▶ [Directions] Only the lines from the start of the entries up to and including the line with "return np.stack([at(CENTRE, h)" should be written out, exactly as they stand.

***** Exercise data

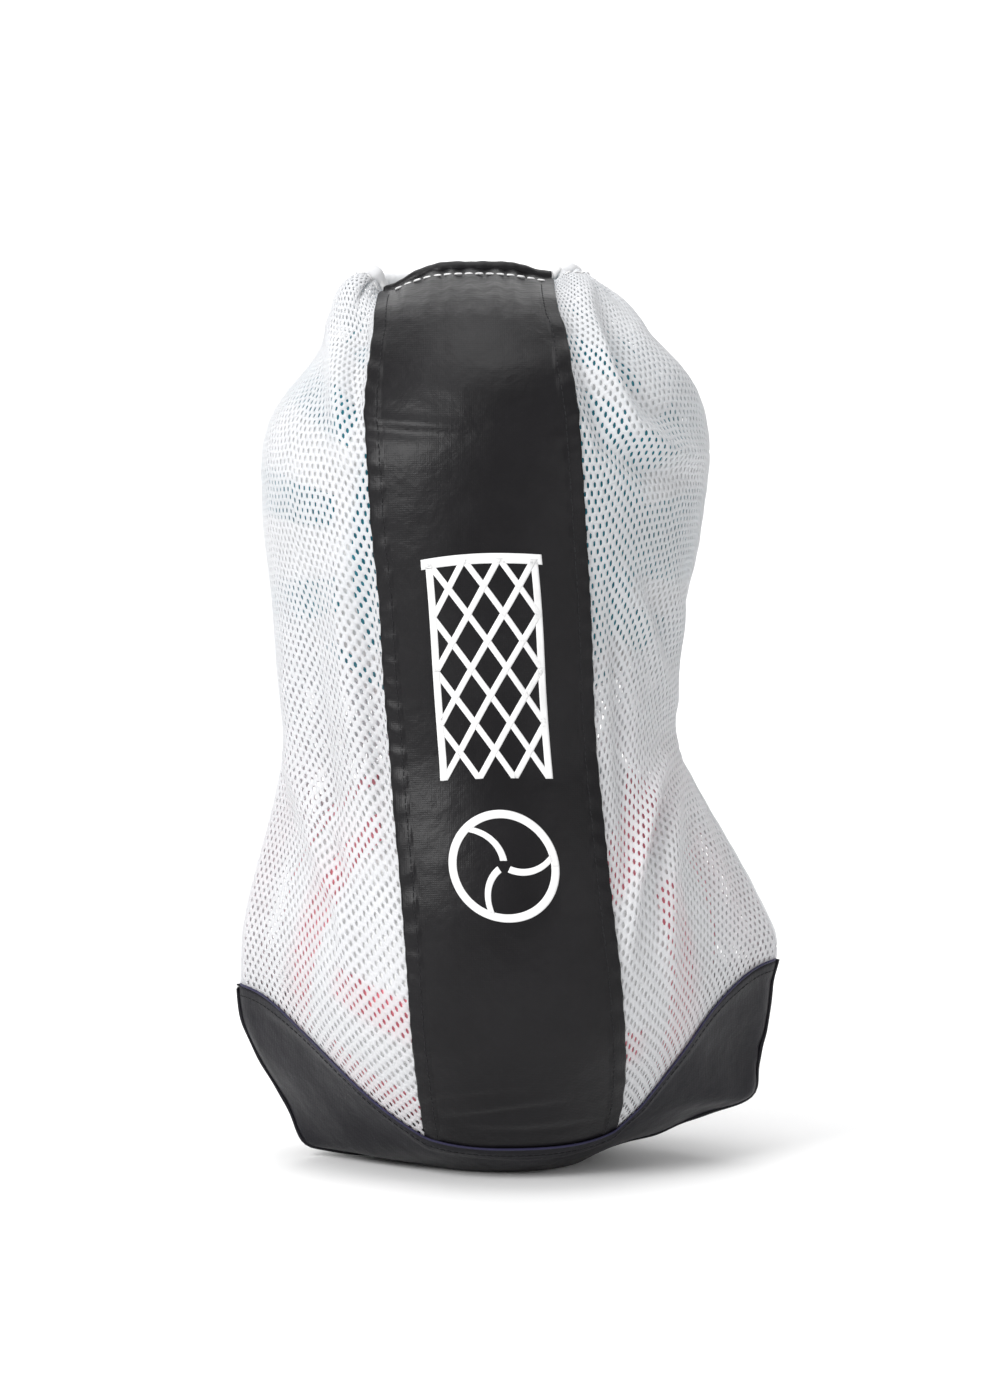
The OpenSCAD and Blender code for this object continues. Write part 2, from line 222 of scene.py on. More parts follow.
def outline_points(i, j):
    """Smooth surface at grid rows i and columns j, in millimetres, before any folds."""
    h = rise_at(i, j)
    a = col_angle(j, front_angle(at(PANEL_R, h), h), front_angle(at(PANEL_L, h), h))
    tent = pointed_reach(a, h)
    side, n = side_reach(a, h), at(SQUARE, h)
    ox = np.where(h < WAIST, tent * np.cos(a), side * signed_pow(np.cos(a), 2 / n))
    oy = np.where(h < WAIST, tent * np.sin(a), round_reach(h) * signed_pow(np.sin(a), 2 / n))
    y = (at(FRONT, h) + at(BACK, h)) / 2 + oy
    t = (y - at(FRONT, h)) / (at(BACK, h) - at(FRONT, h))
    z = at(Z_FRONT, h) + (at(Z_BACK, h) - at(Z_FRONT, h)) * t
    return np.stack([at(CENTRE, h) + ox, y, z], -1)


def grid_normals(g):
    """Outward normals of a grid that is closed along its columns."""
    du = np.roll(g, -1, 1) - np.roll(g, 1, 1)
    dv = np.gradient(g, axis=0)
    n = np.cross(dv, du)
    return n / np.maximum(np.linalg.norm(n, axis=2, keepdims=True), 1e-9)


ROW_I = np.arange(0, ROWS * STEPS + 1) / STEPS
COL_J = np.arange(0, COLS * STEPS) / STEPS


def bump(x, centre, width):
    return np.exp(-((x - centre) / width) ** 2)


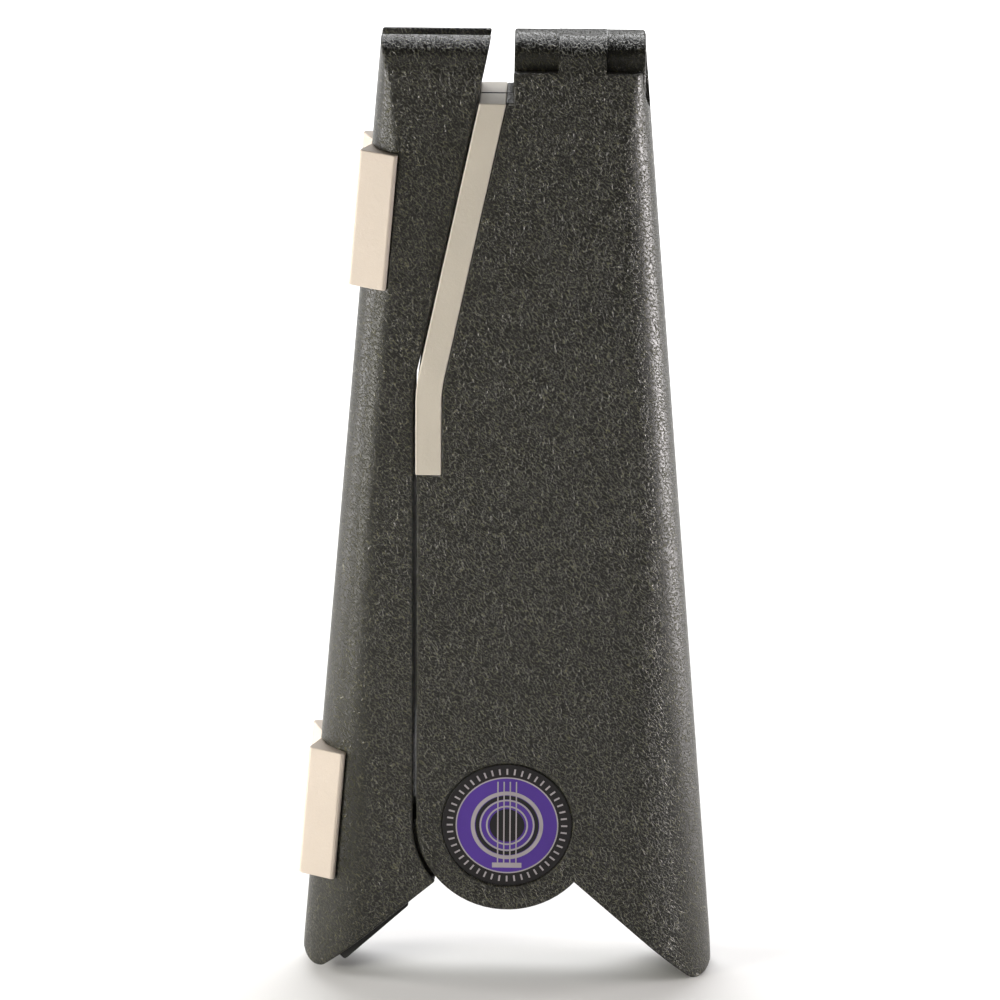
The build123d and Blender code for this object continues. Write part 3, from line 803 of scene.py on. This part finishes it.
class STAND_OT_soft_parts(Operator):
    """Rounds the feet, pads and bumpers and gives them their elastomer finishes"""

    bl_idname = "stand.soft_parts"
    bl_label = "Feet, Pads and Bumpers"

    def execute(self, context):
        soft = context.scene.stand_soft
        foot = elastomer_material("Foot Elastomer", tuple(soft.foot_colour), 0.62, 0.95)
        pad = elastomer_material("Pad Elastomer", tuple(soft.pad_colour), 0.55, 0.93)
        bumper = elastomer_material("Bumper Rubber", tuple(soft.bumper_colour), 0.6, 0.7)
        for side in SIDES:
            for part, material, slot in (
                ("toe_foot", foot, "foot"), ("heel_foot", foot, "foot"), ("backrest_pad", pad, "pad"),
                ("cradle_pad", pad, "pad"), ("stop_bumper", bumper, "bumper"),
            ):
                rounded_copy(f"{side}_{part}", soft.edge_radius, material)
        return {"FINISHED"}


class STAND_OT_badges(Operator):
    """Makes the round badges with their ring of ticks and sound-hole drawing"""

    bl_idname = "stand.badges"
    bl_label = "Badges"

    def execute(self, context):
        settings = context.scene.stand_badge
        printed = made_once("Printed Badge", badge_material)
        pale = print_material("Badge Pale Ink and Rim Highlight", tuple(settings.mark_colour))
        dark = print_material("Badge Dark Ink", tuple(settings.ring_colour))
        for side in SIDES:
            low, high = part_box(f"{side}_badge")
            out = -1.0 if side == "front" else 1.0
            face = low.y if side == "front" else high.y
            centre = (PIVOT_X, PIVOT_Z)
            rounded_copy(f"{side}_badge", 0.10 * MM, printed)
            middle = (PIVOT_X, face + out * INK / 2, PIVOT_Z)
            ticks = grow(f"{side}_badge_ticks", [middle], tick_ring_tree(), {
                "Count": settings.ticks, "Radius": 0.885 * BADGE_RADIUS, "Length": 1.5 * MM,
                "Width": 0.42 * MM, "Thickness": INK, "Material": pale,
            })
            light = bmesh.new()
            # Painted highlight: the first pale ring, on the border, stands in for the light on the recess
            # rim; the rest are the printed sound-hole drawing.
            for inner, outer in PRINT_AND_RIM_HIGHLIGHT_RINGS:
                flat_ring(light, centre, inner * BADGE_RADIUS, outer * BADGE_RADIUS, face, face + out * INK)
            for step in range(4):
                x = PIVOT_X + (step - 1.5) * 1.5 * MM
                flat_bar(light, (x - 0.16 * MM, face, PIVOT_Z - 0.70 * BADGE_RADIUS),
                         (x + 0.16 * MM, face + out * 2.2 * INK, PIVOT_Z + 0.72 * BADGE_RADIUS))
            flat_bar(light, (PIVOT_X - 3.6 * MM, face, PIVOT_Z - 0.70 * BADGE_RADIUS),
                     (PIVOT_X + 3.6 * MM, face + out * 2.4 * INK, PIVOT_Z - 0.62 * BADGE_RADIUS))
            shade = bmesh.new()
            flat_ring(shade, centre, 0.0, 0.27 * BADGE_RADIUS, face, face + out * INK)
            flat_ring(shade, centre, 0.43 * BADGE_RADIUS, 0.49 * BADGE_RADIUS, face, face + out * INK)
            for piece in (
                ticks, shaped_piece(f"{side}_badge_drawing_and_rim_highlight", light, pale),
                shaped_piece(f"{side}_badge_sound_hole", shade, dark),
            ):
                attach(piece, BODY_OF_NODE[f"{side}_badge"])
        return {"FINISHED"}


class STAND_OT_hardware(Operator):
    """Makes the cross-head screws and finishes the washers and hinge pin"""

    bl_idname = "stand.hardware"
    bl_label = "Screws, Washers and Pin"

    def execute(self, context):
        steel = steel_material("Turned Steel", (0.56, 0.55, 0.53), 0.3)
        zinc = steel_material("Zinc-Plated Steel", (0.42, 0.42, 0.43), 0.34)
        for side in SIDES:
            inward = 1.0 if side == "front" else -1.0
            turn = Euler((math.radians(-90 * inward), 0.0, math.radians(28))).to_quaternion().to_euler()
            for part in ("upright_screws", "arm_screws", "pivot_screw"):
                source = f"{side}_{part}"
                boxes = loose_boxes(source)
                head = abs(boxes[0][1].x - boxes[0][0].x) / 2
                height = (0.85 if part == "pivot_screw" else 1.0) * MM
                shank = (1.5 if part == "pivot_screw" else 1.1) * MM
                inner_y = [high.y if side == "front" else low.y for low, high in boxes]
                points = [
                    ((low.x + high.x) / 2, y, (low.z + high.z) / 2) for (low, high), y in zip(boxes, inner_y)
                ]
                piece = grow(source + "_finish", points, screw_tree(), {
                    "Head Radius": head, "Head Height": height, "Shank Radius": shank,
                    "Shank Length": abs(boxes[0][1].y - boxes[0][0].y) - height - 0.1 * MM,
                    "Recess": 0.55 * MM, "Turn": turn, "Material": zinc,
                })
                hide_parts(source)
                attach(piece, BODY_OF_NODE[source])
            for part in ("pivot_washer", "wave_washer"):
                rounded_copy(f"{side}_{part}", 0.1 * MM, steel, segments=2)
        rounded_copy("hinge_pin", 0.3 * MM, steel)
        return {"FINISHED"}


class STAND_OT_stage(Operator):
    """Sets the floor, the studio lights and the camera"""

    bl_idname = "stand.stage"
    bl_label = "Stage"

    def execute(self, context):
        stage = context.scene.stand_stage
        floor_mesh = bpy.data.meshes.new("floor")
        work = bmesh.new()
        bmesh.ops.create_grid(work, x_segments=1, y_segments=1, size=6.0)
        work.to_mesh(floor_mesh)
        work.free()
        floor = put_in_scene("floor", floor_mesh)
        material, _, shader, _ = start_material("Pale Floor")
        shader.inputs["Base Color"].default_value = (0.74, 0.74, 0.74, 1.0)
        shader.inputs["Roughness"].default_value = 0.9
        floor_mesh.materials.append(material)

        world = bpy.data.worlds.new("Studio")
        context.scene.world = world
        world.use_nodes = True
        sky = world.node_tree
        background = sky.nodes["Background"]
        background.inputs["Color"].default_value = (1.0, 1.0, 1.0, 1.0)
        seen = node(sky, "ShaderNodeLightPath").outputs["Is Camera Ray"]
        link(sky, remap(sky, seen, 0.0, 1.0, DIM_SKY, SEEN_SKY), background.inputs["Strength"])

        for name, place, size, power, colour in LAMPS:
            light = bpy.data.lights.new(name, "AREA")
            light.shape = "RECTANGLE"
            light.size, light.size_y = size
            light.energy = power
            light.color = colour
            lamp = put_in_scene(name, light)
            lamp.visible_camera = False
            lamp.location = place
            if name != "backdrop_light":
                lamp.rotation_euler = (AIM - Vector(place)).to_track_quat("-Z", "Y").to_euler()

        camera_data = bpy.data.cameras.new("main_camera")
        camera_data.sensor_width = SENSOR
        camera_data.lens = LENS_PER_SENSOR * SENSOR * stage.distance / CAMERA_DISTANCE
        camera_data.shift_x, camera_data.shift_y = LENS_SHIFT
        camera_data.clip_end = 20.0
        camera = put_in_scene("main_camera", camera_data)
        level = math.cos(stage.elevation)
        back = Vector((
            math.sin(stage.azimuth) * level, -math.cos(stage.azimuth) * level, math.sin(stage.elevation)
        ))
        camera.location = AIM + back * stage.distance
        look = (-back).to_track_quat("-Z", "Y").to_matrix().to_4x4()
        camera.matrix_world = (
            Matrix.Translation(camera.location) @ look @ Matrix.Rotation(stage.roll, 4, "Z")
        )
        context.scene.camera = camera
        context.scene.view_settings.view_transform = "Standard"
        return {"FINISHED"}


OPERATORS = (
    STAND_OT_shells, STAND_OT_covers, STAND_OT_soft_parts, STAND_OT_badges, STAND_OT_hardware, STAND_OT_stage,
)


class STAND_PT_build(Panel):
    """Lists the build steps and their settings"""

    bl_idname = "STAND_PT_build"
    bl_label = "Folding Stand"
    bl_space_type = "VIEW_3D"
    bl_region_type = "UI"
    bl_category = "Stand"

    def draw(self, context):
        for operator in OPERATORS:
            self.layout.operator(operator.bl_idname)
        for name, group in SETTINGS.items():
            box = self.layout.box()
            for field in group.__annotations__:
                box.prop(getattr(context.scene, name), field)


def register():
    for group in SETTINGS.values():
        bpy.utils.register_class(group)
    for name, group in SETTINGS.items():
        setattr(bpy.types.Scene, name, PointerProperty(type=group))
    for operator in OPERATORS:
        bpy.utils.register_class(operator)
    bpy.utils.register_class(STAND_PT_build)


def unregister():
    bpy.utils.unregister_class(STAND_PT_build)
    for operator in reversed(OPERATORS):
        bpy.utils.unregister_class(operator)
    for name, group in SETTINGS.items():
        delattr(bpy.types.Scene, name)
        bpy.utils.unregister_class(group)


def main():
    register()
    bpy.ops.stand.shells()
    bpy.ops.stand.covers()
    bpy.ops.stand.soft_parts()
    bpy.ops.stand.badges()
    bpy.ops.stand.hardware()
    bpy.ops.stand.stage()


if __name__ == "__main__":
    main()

**********

▶ [Result of the exercise]
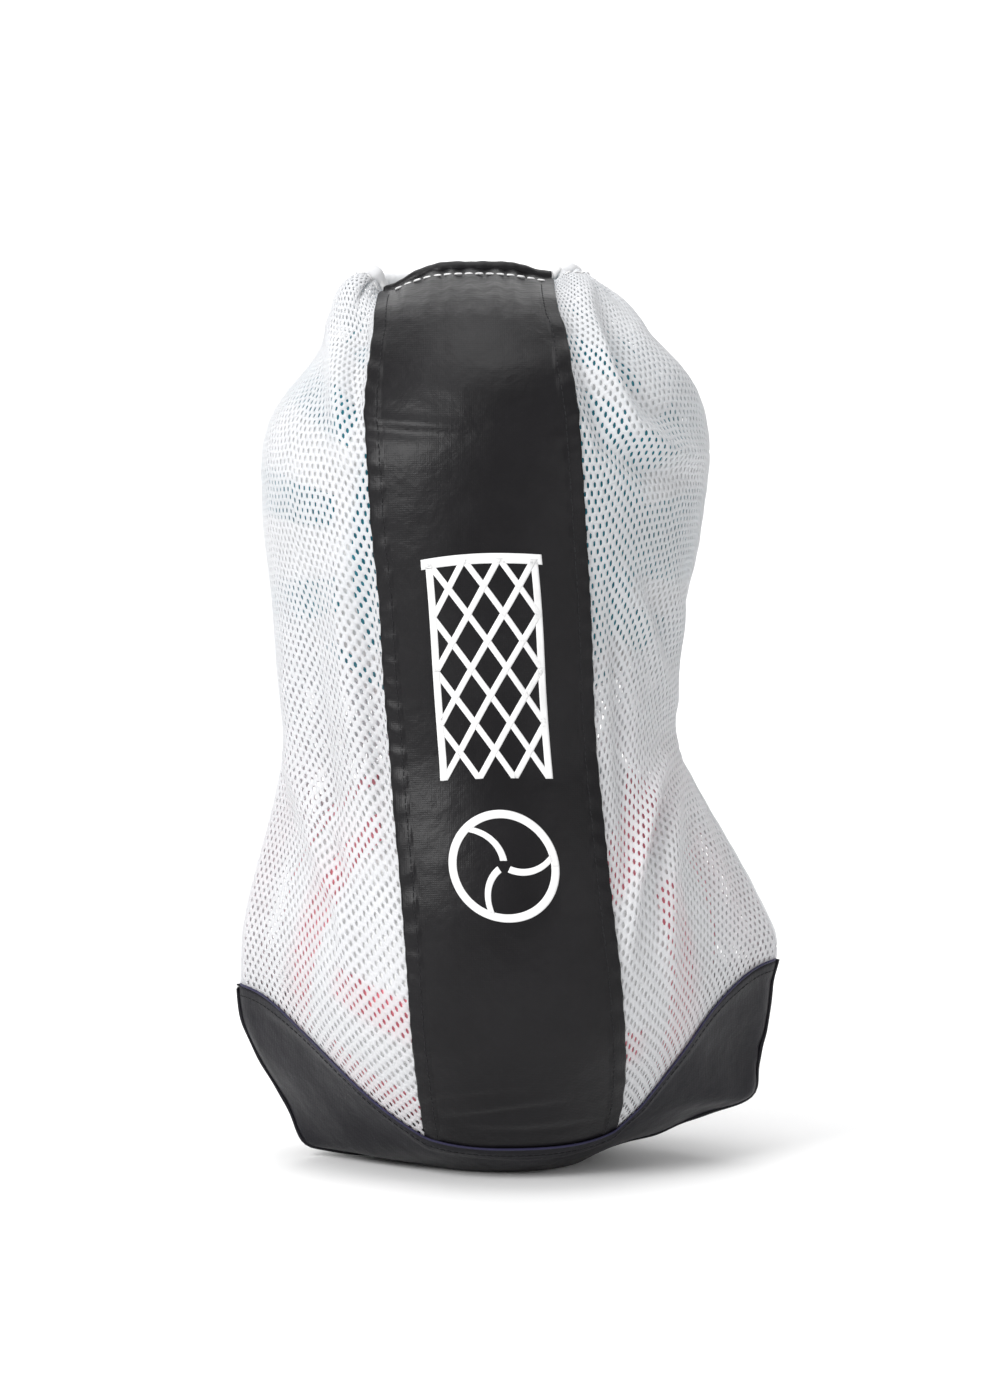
The OpenSCAD and Blender code for this object continues. Write part 2, from line 222 of scene.py on. More parts follow.
def outline_points(i, j):
    """Smooth surface at grid rows i and columns j, in millimetres, before any folds."""
    h = rise_at(i, j)
    a = col_angle(j, front_angle(at(PANEL_R, h), h), front_angle(at(PANEL_L, h), h))
    tent = pointed_reach(a, h)
    side, n = side_reach(a, h), at(SQUARE, h)
    ox = np.where(h < WAIST, tent * np.cos(a), side * signed_pow(np.cos(a), 2 / n))
    oy = np.where(h < WAIST, tent * np.sin(a), round_reach(h) * signed_pow(np.sin(a), 2 / n))
    y = (at(FRONT, h) + at(BACK, h)) / 2 + oy
    t = (y - at(FRONT, h)) / (at(BACK, h) - at(FRONT, h))
    z = at(Z_FRONT, h) + (at(Z_BACK, h) - at(Z_FRONT, h)) * t
    return np.stack([at(CENTRE, h) + ox, y, z], -1)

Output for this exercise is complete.